Why didn't you post that BEFORE I went out and spent a lot of money on the Omnivision LP box, just to get that linear-tracking set-up side? :D

[Actually, I'm joking: I did buy it mainly for that one side, but I'm happy to have it for everything else it contains, too! :yes:]
 
The arm lift has it's own adjustment, the screw is in the center of the lift/arm lock. The lift needs to be adjusted in tandem with the tonearm to achieve the proper lift while preventing drift. The lift needs to come up enough to center the rod in the groove on the lift. Then you can adjust the height of the tonearm. Like I said, it's fiddly. Ed--I've got both brands too. Do you like silver or black better?
 
I believe I got rid of the drift. I took a look in the groove and there was a little debri in there, I cleaned it out and the white plactic piece, still got some drift, so I rotated the plastic piece, gave the tonearm a little tap and it rested perfectly from both directions. Thank you for the advice about it not sitting in rest correctly.
 
Ed--I've got both brands too. Do you like silver or black better?
I liked the looks of the 1000 better in the pictures before I got one. Now I realize how hard it is to keep the black satin finish clean. Otherwise it's a draw. The Phase is pretty though.
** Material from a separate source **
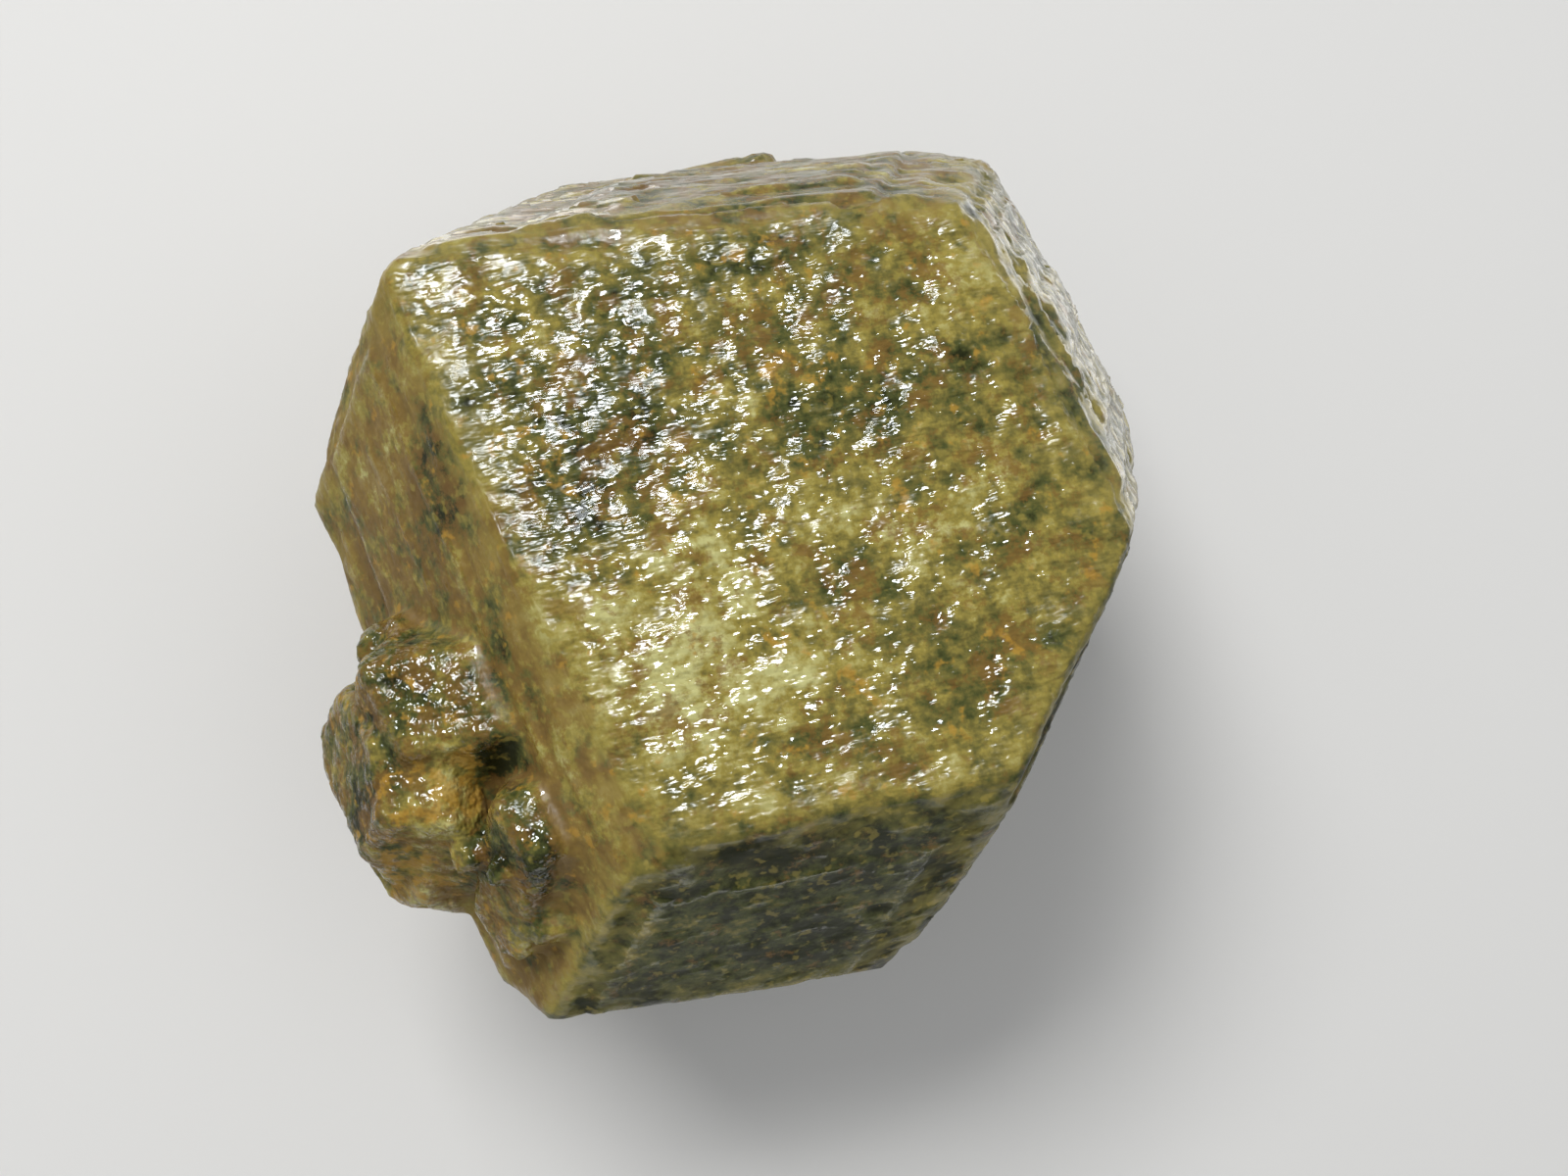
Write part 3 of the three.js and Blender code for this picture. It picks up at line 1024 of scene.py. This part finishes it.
    def note_grain(self, mesh: bpy.types.Mesh, measured: Measured) -> None:
        """Notes the coordinates along each face's grain, in millimetres, at the corners of the triangles.

        Args:
            mesh: the mesh.
            measured: its vertices, measured.
        """
        corners = np.empty(len(mesh.loops), np.int32)
        mesh.loops.foreach_get("vertex_index", corners)
        own = measured.over.argmax(axis=1)[corners].reshape(-1, 3)
        chosen = np.repeat(own.max(axis=1), 3)  # one face for all three corners, so that no triangle is torn
        streaked = np.array([face.growth is Growth.STREAKED for face in FACES.values()])
        grains = np.array([face.grain() for face in FACES.values()])
        place = np.einsum("nij,nj->ni", grains[chosen], measured.points[corners])
        place[:, 0] *= np.where(streaked, self.squeeze_streaked, self.squeeze)[chosen]
        place += chosen[:, None] * self.grain_gap
        attribute = mesh.attributes.new("grain", "FLOAT_VECTOR", "CORNER")
        attribute.data.foreach_set("vector", place.astype(np.float32).ravel())

    def build(self, solid: bpy.types.Object, low: Vector, high: Vector) -> bpy.types.Object:
        """Makes the piece.

        Args:
            solid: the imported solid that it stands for.
            low: the lowest corner of the solid's box.
            high: the highest corner of that box.

        Returns:
            The finished piece.
        """
        piece = self.copy_of_solid(solid)
        self.refine(piece)
        self.raise_relief(piece)
        self.trim(piece, low, high)
        self.note(piece)
        select_only(piece)
        bpy.ops.object.shade_smooth()
        piece.data.materials.append(self.finish.material())
        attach(piece, "root")
        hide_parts(NODE)
        return piece


class Lit(Enum):
    """What a light is for: the glints on the glossy film, or the body of the stone and the floor."""

    GLINTS = "glints"
    BODY = "body"


@dataclass(frozen=True)
class Softbox:
    """A soft light: where it hangs from the crystal, its size, power and tint. Lengths are in metres."""

    name: str
    lit: Lit
    azimuth: float
    elevation: float
    distance: float
    width: float
    height: float
    watts: float
    tint: tuple[float, float, float] = (1, 1, 1)

    def hang(self) -> None:
        """Hangs the light, facing the crystal."""
        away = aimed(self.azimuth, self.elevation)
        bpy.ops.object.light_add(type="AREA", location=MIDDLE + away * self.distance)
        lamp = bpy.context.object
        lamp.name = self.name
        lamp.rotation_euler = away.to_track_quat("Z", "Y").to_euler()
        lamp.data.shape = "RECTANGLE"
        lamp.data.size = self.width
        lamp.data.size_y = self.height
        lamp.data.energy = self.watts
        lamp.data.color = self.tint
        lamp.visible_camera = False
        lamp.visible_diffuse = self.lit is Lit.BODY
        lamp.visible_glossy = self.lit is Lit.GLINTS


@dataclass(frozen=True)
class Studio:
    """The floor, the lights and the camera. Lengths are in metres, and the lens and sensor in millimetres."""

    floor_side: float = 4.0
    floor_colour: Colour = paint(222, 221, 218)
    floor_cloud: Colour = (0.5, 0.5, 0.5, 1)
    floor_clouds: Mottle = Mottle(6, 3, 0.5, 0.2, 0.8, 0.04)
    floor_roughness: float = 0.7
    air_colour: Colour = paint(238, 240, 244)
    air_strength: float = 0.45
    camera_place: Vector = MIDDLE + Vector((-8.38, -27.9, 121.13)) * MM
    sight: Vector = Vector((0.0899, 0.1899, -0.9777))
    upright: Vector = Vector((0.1188, 0.9726, 0.1998))
    lens: float = 36.0
    sensor: float = 36.0
    nearest: float = 0.001
    lights: tuple[Softbox, ...] = (
        Softbox("key_light", Lit.BODY, 120, 60, 0.6, 0.3, 0.2, 2.6),
        Softbox("fill_light", Lit.BODY, -20, 60, 0.9, 0.6, 0.6, 0.8),
        Softbox("sparkle_light", Lit.GLINTS, 119, 62.5, 0.6, 0.16, 0.15, 13, (0.9, 0.95, 1)),
        Softbox("south_card", Lit.GLINTS, -87, -3, 0.1, 0.12, 0.02, 0.02),
        Softbox("east_card", Lit.GLINTS, 18, -3, 0.087, 0.1, 0.046, 0.022),
        Softbox("north_card", Lit.GLINTS, 125, -11.5, 0.087, 0.1, 0.022, 0.014),
    )

    def lay_floor(self) -> None:
        """Lays the pale floor, which takes no gloss, so that the glints' lights don't show on it."""
        bpy.ops.mesh.primitive_plane_add(size=self.floor_side)
        floor = bpy.context.object
        floor.name = "floor"
        bench = Bench("pale_floor")
        clouds = bench.noise(bench.place(), self.floor_clouds).marked(self.floor_clouds)
        colour = bench.mixed(clouds, self.floor_colour, self.floor_cloud)
        finish = {"Base Color": colour, "Roughness": self.floor_roughness, "Specular IOR Level": 0}
        floor.data.materials.append(bench.finished(finish))
        floor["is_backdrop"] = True

    def fill_air(self) -> None:
        """Gives the room its even light."""
        world = bpy.data.worlds.new("studio")
        world.use_nodes = True
        air = world.node_tree.nodes["Background"]
        air.inputs["Color"].default_value = self.air_colour
        air.inputs["Strength"].default_value = self.air_strength
        bpy.context.scene.world = world

    def set_camera(self) -> None:
        """Sets the camera at the photograph's viewing angle."""
        bpy.ops.object.camera_add()
        camera = bpy.context.object
        camera.name = "camera"
        camera.data.lens = self.lens
        camera.data.sensor_width = self.sensor
        camera.data.clip_start = self.nearest
        right = self.sight.cross(self.upright).normalized()
        up = right.cross(self.sight)
        pose = Matrix((right, up, -self.sight)).transposed().to_4x4()
        pose.translation = self.camera_place
        camera.matrix_world = pose
        bpy.context.scene.camera = camera

    def build(self) -> None:
        """Builds the studio."""
        self.lay_floor()
        self.fill_air()
        for light in self.lights:
            light.hang()
        self.set_camera()
        bpy.context.scene.view_settings.view_transform = "Standard"


def main() -> None:
    """Loads the frame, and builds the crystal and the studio."""
    logging.basicConfig(level=logging.INFO, format="%(message)s")
    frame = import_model()
    low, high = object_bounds()
    garnet = GarnetCrystal().build(frame["nodes"][NODE], low, high)
    log.info("%s: %d triangles", garnet.name, len(garnet.data.polygons))
    studio = Studio()
    studio.build()
    log.info("studio: floor, camera and %d lights", len(studio.lights))
    log.info("boxes written")


if __name__ == "__main__":
    main()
Mine is missing, and it's difficult to get it to lift straight up, it doesn't drift though.
So you run the end of the screw into the V, nothing in between?
 
New belt is on it's way and will be here tomorrow.:banana:

Question: While looking at the owners manual for the tonearm "Height" adjustment, it says to loosen screw on the side with coin or fingers, the tonearm base is supposed to automatically move to it's highest point, correct? This one does not, in fact, I can't get it to change past the first guage line, first being the tonearm is in the lowest position. This is the correct position for my cartridge however, but, if I ever want to change it. Is there a spring or something that could be missing? I don't see one in the SM anywhere.